For pre-dessert, the chef, embarrassed by the falling-in of the chocolate moelleux the ladies had ordered, sent in three scoops of green tea ice cream (which was also on the "menu") and then the chocky delights and my figs in Merlot with ice cream arrived and all was well in the world.
(Coda: French chefs, ever-seeking new ideas, spices and essences, go to the Meccas of Rosas, Modena and Copenhagen, when they could well look in their own backyards for the Japanese and American chefs now cooking here, who bring a lot of inspiration to the table.)
Restaurant Week 3rd experience. When the TAR site opened, I was instructed to call L'Ami Jean directly, which I did - no dice in securing a lunch rez. So I called on my Pal J., well known to the house and Jegu and he snagged me one, but no twofer, those were only available after 10:30 PM. So why do they bother to participate in the twofer promotion? Probably as a favor to Alain Ducasse, TAR's titular head or Laurent Plantier, his enterprise's Directeur General.
For a finale, I had the creamy sauce over citrus sections with pistachio ice cream, that Colette shared a bit of, along with their most tasty macaroons.
Oh my, shame and embarrassment and dishonor fall on my head. Day 4, a Sunday, of Tous au Restaurant week, there weren't a lot of choices (stop apologizing), and we'd not been to Le Grand B since the Freres Blanc revamped it earlier this year to mild acclaim as Paris's (and perhaps the world's) biggest rotisserie (please stop apologizing), and I had memories of that rotisserie place a few meters away that served those great pommes soufflés (alright already), and at the time it sounded like a good idea - sitting on the Blvd des Italiens in the 80 degree sun watching children of all nations parading by (done confession). But I went with my eyes wide shut knowing how the bros had ruined Charlot, Le Procope, Le Flora Danica, Le Sud, La Fermette Marbeuf, Au Pied de Cochon, l’Alsace, Chez Jenny, Le Brasserie Lorraine and Chez Clement (well, they could hardly ruin a ruin).
To start, it is a wonderfully-sited, wonderfully-embellished, wonderfully-decked out red-type estab along the Blvd des Italiens.

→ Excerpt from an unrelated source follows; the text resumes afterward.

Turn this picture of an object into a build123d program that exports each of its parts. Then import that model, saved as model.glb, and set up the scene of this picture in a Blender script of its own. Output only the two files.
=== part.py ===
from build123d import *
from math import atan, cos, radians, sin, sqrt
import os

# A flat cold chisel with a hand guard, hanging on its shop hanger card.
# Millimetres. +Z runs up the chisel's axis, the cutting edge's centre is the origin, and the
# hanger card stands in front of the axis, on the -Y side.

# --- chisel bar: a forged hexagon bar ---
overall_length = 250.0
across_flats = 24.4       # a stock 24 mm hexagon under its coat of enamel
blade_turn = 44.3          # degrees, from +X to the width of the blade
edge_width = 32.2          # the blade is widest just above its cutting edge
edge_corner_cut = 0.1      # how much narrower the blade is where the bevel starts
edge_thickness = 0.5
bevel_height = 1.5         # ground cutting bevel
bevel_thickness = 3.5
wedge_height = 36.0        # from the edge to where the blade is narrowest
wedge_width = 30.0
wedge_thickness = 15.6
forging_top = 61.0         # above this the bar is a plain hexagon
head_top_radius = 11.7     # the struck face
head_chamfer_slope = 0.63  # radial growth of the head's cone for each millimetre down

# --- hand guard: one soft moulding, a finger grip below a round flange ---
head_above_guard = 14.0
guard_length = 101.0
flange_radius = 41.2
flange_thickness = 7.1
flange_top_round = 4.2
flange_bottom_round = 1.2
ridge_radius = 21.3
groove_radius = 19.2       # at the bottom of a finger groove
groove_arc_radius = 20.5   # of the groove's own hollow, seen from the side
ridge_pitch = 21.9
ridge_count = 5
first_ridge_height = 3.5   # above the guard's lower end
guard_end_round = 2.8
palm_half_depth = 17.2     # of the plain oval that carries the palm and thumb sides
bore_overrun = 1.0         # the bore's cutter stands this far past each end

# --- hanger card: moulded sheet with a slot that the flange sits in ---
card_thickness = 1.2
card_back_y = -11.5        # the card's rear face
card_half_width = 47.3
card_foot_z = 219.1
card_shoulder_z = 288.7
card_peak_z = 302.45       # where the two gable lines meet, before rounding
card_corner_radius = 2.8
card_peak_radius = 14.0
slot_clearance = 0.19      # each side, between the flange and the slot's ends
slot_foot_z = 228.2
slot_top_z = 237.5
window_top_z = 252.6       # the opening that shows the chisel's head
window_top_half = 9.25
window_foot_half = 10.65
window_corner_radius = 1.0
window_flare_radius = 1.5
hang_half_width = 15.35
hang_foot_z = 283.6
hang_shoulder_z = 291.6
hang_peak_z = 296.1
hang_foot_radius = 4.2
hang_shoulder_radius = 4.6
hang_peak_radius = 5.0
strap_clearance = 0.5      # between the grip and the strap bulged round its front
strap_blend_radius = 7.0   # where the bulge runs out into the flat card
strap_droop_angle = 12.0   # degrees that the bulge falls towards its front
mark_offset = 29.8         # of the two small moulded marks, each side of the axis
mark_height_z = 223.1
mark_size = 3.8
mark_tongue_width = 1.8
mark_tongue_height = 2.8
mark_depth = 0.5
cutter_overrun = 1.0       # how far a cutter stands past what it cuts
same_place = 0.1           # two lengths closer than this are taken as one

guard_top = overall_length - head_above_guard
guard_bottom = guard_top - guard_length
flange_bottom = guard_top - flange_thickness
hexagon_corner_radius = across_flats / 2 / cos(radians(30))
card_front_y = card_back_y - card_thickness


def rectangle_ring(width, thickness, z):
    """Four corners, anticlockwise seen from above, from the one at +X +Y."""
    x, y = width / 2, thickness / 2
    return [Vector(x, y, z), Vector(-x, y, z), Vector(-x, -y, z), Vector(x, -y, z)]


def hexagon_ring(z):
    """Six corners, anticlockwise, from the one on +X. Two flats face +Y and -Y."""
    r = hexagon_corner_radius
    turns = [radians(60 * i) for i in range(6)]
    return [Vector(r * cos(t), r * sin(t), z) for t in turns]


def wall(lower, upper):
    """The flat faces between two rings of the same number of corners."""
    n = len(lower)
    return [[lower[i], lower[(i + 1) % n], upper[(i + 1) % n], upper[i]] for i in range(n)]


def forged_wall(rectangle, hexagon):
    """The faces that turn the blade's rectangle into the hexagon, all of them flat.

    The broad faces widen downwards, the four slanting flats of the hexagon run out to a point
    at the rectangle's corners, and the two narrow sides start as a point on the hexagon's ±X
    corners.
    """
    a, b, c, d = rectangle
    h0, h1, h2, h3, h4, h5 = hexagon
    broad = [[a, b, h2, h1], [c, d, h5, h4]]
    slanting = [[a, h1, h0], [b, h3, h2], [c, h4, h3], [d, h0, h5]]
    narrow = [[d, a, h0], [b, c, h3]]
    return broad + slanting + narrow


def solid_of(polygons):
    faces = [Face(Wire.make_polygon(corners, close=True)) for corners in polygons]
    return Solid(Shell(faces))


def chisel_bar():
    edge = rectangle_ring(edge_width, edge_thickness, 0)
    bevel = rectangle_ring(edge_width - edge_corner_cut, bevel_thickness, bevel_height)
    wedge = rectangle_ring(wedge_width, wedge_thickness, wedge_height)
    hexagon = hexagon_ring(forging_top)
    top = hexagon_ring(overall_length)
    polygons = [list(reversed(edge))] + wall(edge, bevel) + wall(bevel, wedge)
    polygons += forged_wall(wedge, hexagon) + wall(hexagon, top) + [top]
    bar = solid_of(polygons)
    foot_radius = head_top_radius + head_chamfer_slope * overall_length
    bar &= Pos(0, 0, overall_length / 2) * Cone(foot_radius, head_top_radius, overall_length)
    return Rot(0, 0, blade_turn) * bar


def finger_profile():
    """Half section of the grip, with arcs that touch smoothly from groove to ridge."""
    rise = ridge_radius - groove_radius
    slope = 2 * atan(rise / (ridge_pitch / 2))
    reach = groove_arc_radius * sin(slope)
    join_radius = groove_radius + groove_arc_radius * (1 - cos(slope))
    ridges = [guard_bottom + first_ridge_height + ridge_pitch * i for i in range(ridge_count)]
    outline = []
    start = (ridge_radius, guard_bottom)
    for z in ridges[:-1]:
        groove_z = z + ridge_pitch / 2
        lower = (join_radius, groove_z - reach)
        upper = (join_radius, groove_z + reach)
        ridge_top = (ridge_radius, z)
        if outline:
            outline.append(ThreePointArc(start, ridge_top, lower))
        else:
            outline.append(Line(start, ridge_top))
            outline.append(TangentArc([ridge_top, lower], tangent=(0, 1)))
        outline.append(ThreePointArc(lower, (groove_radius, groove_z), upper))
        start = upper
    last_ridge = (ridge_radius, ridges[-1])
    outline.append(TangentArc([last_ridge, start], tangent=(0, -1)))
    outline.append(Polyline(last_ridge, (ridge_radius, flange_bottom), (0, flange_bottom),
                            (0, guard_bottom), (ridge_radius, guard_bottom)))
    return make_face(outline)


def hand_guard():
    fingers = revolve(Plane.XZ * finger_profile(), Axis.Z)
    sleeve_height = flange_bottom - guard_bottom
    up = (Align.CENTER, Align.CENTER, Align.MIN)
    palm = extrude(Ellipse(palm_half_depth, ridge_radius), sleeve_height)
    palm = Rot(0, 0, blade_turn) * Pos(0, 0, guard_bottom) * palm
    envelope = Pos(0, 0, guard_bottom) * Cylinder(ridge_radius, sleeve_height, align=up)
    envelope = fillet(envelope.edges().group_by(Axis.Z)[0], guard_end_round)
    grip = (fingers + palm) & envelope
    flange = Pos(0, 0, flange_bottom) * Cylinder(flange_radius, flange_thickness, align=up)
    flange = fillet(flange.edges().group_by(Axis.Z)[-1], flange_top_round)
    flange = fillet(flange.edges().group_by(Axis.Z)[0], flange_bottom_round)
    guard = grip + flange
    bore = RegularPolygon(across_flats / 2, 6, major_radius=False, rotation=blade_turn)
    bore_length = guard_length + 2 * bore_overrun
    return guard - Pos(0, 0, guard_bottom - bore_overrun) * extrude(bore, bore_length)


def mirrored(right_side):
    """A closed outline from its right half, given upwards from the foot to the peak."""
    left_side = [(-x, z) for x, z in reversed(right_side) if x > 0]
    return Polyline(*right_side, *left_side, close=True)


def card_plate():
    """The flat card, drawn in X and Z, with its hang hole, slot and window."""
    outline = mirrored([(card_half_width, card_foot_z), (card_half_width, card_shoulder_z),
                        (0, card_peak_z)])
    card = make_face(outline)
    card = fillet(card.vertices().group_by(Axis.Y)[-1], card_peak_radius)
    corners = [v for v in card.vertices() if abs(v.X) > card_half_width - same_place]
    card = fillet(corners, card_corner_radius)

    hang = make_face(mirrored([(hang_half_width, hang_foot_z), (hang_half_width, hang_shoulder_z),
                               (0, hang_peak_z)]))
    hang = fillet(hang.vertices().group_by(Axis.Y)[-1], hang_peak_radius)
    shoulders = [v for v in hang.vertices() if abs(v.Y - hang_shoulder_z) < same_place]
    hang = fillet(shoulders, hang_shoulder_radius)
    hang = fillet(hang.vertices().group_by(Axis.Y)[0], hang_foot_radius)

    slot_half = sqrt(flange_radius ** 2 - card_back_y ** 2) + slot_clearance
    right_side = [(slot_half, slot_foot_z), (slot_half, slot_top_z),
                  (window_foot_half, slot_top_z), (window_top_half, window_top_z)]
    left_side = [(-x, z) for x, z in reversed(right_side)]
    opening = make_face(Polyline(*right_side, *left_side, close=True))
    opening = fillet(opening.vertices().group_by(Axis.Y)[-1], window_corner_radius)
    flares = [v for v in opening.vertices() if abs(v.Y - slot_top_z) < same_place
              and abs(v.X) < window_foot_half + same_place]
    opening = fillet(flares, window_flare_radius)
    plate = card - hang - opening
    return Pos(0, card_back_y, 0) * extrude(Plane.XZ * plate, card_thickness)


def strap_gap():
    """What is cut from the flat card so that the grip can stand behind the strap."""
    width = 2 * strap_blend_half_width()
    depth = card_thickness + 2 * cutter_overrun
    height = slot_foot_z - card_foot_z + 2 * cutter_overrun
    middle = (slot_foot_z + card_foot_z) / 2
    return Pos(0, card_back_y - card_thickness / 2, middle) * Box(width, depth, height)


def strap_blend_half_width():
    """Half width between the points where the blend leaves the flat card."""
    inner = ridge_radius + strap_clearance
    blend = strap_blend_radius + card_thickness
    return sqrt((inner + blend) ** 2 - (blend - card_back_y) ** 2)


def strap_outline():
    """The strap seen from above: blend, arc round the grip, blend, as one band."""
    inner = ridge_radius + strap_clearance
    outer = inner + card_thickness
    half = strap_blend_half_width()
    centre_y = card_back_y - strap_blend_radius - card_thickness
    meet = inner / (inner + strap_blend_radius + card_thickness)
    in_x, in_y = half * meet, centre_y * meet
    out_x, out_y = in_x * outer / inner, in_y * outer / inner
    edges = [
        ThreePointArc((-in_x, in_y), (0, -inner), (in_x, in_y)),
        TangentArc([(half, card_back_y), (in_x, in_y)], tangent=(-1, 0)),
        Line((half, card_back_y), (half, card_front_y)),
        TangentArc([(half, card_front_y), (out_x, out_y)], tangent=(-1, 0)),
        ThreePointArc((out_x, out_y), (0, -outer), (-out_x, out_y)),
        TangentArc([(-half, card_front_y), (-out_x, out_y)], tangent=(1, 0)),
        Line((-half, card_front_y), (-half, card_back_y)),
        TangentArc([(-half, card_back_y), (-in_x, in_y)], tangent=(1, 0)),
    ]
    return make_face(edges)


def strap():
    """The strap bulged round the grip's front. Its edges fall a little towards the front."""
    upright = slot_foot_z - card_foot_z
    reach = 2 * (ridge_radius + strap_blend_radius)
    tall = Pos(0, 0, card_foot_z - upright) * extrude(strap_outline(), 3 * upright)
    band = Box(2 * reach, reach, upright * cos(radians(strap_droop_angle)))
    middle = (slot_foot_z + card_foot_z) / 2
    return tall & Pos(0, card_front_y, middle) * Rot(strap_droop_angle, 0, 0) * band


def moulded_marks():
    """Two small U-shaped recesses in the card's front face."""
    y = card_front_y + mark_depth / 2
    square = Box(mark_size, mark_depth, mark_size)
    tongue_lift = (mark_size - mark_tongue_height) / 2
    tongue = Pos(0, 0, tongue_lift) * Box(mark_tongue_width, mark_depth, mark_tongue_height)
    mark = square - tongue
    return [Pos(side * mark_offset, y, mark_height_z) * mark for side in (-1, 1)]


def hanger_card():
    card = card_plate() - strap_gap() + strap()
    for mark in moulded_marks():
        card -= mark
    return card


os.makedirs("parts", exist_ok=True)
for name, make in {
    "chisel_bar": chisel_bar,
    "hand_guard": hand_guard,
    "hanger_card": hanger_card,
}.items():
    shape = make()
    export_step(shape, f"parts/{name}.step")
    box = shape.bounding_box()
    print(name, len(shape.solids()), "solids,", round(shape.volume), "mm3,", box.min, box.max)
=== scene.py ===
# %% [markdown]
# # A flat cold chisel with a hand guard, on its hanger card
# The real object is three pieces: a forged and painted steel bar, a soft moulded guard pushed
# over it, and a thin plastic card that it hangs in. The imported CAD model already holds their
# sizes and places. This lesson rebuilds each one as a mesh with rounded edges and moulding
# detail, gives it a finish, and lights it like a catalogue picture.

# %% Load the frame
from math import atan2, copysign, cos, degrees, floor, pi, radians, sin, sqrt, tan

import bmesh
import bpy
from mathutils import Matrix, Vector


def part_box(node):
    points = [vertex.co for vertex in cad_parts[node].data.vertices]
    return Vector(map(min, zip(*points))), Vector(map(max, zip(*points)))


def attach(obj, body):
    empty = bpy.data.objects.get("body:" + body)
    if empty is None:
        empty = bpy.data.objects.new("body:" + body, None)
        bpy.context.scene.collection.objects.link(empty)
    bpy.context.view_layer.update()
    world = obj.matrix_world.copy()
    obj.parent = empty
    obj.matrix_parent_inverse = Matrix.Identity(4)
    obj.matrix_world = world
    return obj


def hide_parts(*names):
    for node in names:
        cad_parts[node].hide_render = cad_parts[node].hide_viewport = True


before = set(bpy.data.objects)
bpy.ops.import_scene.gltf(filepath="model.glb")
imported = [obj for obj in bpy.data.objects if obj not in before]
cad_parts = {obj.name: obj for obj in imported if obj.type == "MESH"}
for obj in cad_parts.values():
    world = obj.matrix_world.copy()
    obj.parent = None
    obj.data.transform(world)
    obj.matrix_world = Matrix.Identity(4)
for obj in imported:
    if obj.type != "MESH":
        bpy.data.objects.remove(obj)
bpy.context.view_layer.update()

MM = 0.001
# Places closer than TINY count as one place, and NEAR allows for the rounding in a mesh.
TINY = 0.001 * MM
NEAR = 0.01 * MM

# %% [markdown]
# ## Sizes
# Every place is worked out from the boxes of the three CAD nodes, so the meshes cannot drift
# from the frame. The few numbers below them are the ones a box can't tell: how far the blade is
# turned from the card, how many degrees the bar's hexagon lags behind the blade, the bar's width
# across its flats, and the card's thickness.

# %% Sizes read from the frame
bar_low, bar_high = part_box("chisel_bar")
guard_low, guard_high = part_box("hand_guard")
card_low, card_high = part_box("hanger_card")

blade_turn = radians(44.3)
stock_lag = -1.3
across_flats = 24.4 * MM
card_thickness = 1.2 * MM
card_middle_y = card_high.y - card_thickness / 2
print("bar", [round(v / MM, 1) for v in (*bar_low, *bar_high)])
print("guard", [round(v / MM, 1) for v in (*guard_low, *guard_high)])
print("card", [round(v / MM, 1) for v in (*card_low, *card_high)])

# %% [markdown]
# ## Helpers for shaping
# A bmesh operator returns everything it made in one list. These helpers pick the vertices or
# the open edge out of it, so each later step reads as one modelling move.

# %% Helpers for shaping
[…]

They have nice white and red wines by the carafe that are good and inexpensive and we started with a half liter of Vin de Pays d'Oc with spectacular spicy rilettes of confited roast chicken and for dessert had a blow-your-mind-out roasted 1/2 a banana with ice cream and caramel sauce.
Go? Heh, heh, me thinks the the Fratelli Blanco are the bacio della morte for a restaurant.